Tong's driver drops us off at the train station at Lo Wu, where we are to pass through Chinese customs separately, reuniting on the other side. The Pearl River Delta is so densely developed that some demographers regard it as a single, uninterrupted megalopolis, a Delaware-size economic organism with two nuclei: Hong Kong in the south and, in the north, Guangzhou, the city formerly known to Westerners as Canton. But the political unification remains less complete than the economic one. Unlike residents of China, residents of Hong Kong still enjoy most of the civil liberties guaranteed by British common law (freedom of speech, freedom of religion), and there is a plan to start holding local elections there by 2017. An American needs no visa to visit Hong Kong, as he does to visit China, and the half million or so locals who regularly commute across the Chinese border have to pass through one of six checkpoints, an arrangement reminiscent of that found along the border between Mexico and California.

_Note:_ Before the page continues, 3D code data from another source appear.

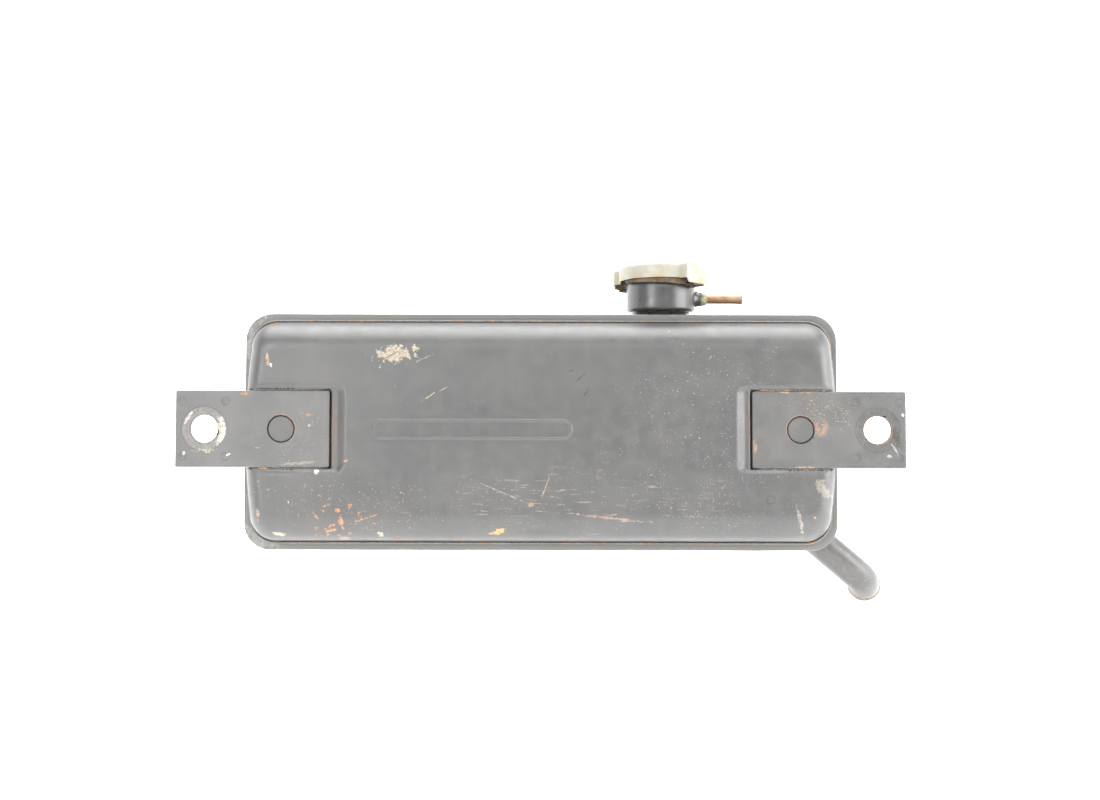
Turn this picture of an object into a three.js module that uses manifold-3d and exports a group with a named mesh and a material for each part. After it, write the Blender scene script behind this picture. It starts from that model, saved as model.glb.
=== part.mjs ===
// Coolant expansion tank of a classic car: two pressed steel shells joined at a rim, two lug plates,
// a bayonet filler neck with its overflow pipe, a bent outlet pipe, and a pressure cap with its valves.
// Millimetres. +X runs along the tank, +Y from the lug plates into the tank, and +Z up to the filler.
// The origin is midway between the two lug bolt holes, on the rear face of the lug plates.
import * as THREE from "three";
import { mergeVertices } from "three/addons/utils/BufferGeometryUtils.js";
import Module from "manifold-3d";

const wasm = await Module();
wasm.setup();

const GAP = 0.3; // clearance between pieces that touch on the real tank
const SHEET = 1.2; // wall of the shells, the filler neck and the pipes
const DEG = Math.PI / 180;
const OVERRUN = 5; // how far a cutting tool runs past what it cuts

// Tank shells. A section is a rounded rectangle, whose two ends may bow outwards.
const TANK_Z = -1.2; // centre height of the tank
const SEAM_Y = 22; // plane where the front shell stands on the rear shell's rim
const RIM = { halfX: 198.3, halfZ: 79.1, corner: 18, bow: 0 };
const RIM_THICK = 1.6;
const FRONT_FOOT = { halfX: 196.4, halfZ: 73.4, corner: 17, bow: 3.5 };
const FRONT_FACE_Y = -5.5; // edge of the front face, before its crown
const FRONT_CROWN = 3.5;
const FRONT_SHOULDER = { x: 10, y: 15, z: 18 }; // radii of the rounded front edge along each axis
const REAR_FOOT = { halfX: 189.5, halfZ: 70.7, corner: 16, bow: 0 };
const REAR_FACE_Y = 72;
const REAR_CROWN = 2;
const REAR_SHOULDER = { x: 12, y: 10, z: 12 };
const FRONT_DRAFT = 3; // how far the side walls lean in before the rounded edge
const REAR_DRAFT = 0.8;
const SEAM_BEAD = 1.5;
const SHOULDER_STEPS = 5;
const FACE_RINGS = [0.82, 0.62, 0.4, 0.2]; // sizes of the rings that carry the face's crown

// Lug plates and the pockets pressed into the front shell for them.
const LUG = { length: 100, height: 50, thick: 4, holeX: 219, plugHoleX: 169, holeR: 9 };
const LUG_OUTER_X = LUG.holeX + 18.5;
const LUG_INNER_X = LUG_OUTER_X - LUG.length;
const LUG_FREE_X = 198; // beyond this the plate stands clear of the tank and bears on the bracket
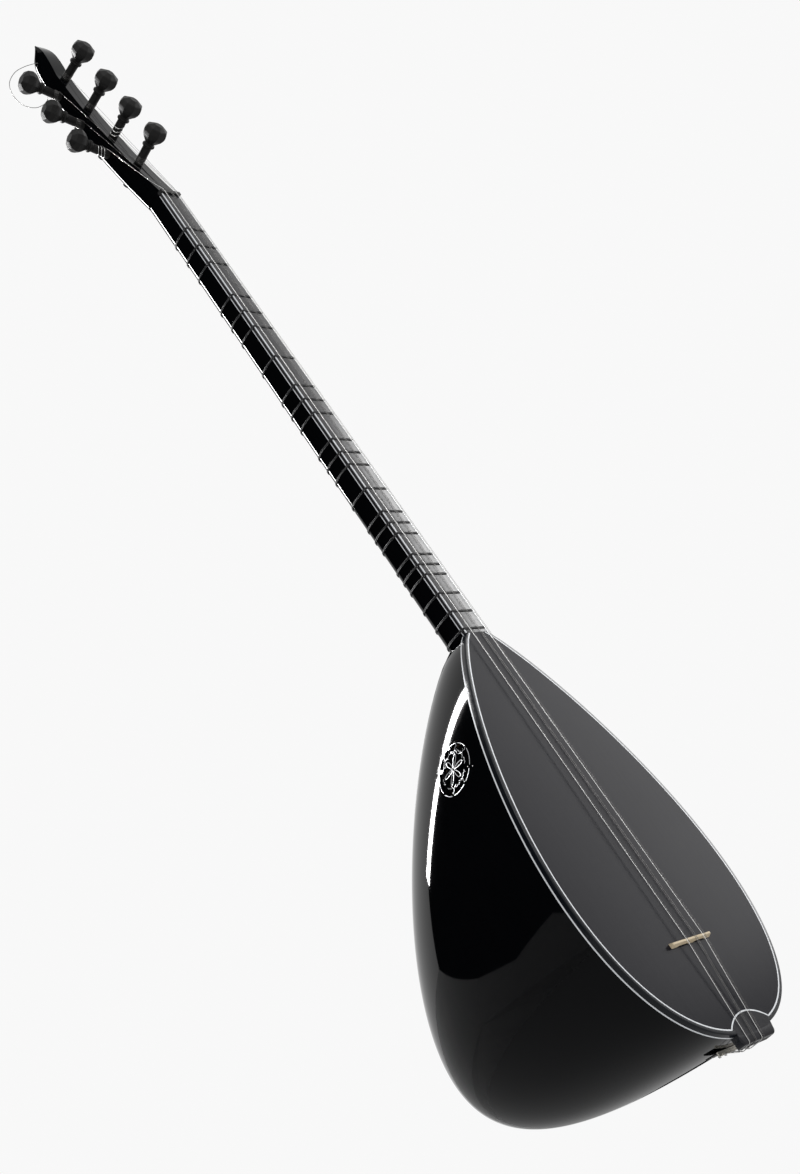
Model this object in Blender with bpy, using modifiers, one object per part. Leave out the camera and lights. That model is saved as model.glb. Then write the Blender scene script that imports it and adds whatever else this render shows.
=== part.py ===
# Long-neck saz: a deep pear-shaped bowl, a flat soundboard, a slim neck with tied frets and a raked
# headstock with seven friction pegs. Metres, +Z up the neck, the soundboard faces -Y. The pieces are built
# with the soundboard's face at Y = 0 and then moved, so that the origin is the middle of the flat tail end.
import math

import bmesh
import bpy
from mathutils import Matrix, Vector

# Clearance between pieces that touch on the real instrument
GAP = 0.0003

# Strings
SCALE_LENGTH = 0.880
BRIDGE_TO_TAIL = 0.095
STRING_RADII = (0.00024, 0.00016, 0.00019, 0.00022, 0.00024, 0.00016, 0.00014)
NUT_STRING_X = (-0.0095, -0.0080, -0.0010, 0.0010, 0.0072, 0.0086, 0.0100)
BRIDGE_STRING_X = (-0.0150, -0.0132, -0.0012, 0.0010, 0.0112, 0.0130, 0.0148)
TAIL_STRING_X = (-0.0186, -0.0168, -0.0090, -0.0072, 0.0022, 0.0042, 0.0062)

# Body
BOWL_LENGTH = 0.412
BOWL_WIDTH = 0.2535
BOWL_DEPTH = 0.2615
OUTLINE_RISE, OUTLINE_FALL = 0.84, 0.44
DEPTH_RISE, DEPTH_FALL = 0.88, 0.29
TAIL_LEAN = 0.10
WALL = 0.0040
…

Here, as there, the border security serves mainly to control the tide of illegal immigrants seeking better wages, though in the Pearl River Delta that tide flows south instead of north. Here, as there, many of those immigrants speak a foreign language—Mandarin or a provincial dialect, not Cantonese—and if they make it across the border, they, too, can expect to be treated as second-class citizens in their new home. There is one striking difference between the two borders, however: to enter China by car you need a special permit, and such permits are hard to come by, even for a successful businessman like Henry Tong. We will cross the border by train, he explains. Another driver awaits us on the other side.